Data provided =
━━━━

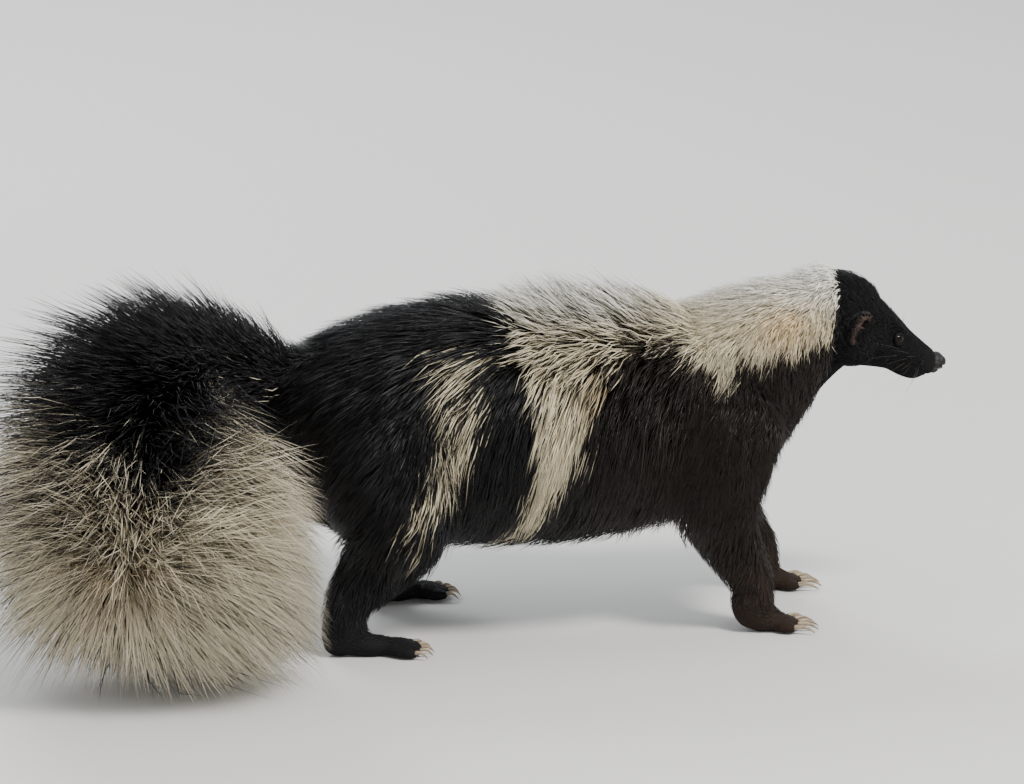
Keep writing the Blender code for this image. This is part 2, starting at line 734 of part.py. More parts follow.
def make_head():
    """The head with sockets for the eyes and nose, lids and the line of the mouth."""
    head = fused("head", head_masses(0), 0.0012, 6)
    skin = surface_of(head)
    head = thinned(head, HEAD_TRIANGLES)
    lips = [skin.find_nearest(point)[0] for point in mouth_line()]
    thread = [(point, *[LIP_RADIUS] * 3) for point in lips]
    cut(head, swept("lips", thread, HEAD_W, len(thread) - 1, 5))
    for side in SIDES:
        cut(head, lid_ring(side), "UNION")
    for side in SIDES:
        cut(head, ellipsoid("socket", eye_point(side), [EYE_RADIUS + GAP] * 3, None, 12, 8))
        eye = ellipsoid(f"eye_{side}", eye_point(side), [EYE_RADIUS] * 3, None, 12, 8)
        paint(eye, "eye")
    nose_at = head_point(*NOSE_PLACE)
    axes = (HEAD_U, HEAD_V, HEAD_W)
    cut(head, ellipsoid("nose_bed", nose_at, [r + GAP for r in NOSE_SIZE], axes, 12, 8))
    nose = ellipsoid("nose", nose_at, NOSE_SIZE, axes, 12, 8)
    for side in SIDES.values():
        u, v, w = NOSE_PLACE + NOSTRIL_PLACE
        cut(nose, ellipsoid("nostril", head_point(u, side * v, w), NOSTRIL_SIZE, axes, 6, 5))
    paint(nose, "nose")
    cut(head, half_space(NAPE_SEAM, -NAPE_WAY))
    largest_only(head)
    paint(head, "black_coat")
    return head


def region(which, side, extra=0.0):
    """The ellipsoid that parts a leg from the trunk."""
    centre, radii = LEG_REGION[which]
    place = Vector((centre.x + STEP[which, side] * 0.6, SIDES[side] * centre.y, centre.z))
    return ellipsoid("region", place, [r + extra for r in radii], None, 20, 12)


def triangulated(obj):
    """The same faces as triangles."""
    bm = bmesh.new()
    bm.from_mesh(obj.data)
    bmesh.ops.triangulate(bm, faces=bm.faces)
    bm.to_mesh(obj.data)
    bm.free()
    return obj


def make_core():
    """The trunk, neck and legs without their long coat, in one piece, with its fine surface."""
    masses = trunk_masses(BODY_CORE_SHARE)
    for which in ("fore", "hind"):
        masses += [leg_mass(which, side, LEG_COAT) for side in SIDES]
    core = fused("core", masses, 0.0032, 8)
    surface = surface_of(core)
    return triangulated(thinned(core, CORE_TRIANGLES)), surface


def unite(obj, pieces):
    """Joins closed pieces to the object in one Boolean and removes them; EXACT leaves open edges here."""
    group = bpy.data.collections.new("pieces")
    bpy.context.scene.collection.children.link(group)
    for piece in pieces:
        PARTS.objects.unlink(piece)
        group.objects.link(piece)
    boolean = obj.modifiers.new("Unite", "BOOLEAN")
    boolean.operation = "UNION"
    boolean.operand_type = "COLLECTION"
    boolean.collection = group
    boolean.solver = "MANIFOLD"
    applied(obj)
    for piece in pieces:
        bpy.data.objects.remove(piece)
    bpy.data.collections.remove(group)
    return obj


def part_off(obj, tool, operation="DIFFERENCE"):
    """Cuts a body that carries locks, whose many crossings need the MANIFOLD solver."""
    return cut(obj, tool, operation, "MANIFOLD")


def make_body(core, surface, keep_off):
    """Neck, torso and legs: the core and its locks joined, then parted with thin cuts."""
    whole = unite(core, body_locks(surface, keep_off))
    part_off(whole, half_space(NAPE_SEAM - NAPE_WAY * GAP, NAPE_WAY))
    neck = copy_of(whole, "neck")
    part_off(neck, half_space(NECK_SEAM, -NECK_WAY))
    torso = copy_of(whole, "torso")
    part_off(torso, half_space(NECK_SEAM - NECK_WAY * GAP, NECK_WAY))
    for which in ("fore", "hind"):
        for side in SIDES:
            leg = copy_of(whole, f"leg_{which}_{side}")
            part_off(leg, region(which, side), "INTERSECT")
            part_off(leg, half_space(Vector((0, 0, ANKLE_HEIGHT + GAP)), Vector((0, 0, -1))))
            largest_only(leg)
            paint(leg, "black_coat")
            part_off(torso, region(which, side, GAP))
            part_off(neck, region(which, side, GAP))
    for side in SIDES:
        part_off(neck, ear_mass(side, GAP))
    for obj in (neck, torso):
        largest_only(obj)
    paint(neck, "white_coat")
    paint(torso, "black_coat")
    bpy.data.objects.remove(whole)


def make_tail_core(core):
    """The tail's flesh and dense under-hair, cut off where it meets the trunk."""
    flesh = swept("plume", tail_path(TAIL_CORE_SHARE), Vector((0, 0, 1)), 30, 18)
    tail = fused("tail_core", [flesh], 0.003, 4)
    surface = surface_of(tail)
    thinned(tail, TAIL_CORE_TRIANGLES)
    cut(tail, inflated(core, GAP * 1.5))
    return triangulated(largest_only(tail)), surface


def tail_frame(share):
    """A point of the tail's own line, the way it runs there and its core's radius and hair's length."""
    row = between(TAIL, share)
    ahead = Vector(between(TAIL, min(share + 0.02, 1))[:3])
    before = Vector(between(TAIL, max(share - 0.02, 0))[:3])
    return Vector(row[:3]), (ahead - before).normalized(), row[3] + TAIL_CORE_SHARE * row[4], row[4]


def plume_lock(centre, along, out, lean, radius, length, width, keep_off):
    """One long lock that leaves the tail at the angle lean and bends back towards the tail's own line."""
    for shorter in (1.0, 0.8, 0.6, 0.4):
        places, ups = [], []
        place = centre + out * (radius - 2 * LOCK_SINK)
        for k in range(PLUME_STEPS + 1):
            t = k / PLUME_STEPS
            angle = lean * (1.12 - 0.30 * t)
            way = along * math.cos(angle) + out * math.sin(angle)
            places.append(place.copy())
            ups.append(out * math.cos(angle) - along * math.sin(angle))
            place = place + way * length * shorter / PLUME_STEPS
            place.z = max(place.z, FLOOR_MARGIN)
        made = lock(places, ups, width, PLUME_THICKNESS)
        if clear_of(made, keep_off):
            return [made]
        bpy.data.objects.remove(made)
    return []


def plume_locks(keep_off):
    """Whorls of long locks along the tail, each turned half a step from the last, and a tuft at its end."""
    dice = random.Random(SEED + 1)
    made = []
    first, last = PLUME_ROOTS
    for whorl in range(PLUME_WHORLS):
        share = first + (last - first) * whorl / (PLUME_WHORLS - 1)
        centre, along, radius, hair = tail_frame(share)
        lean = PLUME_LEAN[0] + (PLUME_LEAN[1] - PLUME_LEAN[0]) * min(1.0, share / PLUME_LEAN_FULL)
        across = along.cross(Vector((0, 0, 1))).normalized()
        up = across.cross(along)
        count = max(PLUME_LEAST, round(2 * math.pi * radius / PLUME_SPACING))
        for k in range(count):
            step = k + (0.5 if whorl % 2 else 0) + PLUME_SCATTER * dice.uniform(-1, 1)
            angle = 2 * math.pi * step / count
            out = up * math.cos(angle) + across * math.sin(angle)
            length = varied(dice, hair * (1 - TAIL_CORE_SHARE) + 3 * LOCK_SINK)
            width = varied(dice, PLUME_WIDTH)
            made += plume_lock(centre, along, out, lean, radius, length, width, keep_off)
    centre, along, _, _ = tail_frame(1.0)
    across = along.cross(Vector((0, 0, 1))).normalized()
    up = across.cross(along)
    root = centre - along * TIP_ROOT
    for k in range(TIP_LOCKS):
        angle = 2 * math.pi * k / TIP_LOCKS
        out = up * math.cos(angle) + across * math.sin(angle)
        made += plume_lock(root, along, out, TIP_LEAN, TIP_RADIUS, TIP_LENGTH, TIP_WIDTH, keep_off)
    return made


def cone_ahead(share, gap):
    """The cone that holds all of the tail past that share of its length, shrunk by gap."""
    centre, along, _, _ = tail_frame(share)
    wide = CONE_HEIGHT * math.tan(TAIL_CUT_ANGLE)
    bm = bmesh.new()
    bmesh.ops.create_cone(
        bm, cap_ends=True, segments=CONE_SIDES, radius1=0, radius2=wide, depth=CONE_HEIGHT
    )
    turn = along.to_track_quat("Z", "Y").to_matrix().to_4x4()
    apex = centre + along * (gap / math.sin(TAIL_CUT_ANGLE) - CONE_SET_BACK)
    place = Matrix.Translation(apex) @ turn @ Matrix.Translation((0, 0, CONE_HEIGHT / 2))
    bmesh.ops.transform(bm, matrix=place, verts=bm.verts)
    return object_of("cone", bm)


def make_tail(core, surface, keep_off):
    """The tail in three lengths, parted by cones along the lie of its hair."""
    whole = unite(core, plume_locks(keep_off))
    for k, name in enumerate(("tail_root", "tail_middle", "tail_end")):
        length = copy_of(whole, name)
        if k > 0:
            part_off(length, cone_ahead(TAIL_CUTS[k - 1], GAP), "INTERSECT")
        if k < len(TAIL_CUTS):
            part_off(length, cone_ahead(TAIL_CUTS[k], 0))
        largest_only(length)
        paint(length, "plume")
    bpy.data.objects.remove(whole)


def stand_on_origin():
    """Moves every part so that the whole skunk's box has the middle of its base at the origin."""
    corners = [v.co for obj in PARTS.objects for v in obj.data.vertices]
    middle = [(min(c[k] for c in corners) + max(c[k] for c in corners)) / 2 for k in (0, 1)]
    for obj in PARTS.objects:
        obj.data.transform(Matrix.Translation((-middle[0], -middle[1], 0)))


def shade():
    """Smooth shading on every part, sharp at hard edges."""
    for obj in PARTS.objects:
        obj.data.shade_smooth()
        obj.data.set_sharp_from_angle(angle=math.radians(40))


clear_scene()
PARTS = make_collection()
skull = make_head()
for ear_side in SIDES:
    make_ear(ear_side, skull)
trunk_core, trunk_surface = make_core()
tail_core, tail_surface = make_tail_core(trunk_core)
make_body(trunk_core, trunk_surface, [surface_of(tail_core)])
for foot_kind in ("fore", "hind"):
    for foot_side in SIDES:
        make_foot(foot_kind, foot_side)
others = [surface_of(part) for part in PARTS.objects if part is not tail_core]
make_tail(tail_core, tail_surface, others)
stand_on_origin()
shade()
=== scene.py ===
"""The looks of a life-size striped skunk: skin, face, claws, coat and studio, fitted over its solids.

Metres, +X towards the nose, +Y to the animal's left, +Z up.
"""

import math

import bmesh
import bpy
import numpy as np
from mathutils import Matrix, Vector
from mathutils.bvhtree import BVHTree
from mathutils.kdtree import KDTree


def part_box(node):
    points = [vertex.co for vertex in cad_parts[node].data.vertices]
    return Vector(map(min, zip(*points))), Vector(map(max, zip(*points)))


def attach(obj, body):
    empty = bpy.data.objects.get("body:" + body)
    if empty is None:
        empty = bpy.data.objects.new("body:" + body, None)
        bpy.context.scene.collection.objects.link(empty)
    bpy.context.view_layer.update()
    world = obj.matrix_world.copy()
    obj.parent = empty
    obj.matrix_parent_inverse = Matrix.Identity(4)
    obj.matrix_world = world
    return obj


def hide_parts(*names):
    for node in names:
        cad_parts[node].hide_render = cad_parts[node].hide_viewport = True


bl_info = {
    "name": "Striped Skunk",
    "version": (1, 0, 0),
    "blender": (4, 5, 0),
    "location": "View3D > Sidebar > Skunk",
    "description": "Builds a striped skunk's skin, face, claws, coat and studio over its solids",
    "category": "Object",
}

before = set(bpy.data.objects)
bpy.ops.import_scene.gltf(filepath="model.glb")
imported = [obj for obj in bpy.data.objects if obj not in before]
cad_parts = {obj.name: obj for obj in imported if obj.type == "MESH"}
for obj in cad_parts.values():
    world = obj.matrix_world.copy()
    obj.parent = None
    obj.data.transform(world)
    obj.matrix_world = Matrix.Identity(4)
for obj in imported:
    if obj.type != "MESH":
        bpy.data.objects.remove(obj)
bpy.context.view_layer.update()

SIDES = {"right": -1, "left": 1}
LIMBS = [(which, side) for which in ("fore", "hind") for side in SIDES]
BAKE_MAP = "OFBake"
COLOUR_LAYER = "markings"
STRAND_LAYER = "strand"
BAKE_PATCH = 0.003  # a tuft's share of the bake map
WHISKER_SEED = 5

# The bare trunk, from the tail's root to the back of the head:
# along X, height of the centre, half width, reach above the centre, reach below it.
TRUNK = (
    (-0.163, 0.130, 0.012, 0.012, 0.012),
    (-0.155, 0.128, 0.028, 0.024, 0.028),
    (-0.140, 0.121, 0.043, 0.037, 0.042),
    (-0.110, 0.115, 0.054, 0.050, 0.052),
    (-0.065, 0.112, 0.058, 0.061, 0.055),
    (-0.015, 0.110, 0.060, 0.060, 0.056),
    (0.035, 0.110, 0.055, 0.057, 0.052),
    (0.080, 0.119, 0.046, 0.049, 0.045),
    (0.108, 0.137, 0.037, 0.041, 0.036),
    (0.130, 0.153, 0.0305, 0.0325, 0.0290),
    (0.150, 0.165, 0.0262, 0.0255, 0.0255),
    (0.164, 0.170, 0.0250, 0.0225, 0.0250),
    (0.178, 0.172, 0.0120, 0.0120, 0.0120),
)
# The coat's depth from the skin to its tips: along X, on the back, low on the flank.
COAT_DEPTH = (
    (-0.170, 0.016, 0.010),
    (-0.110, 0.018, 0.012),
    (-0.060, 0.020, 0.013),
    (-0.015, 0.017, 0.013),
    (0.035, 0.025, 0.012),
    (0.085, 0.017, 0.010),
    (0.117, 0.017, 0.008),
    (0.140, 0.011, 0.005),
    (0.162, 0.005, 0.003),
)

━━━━

Short exercise =
Quote the lines that begin at the line containing "for node in" and end at the line containing "cad_parts[node].hide_render = cad_parts[node].hide_viewport", keeping both of those lines.

Result for this task =
    for node in names:
        cad_parts[node].hide_render = cad_parts[node].hide_viewport = True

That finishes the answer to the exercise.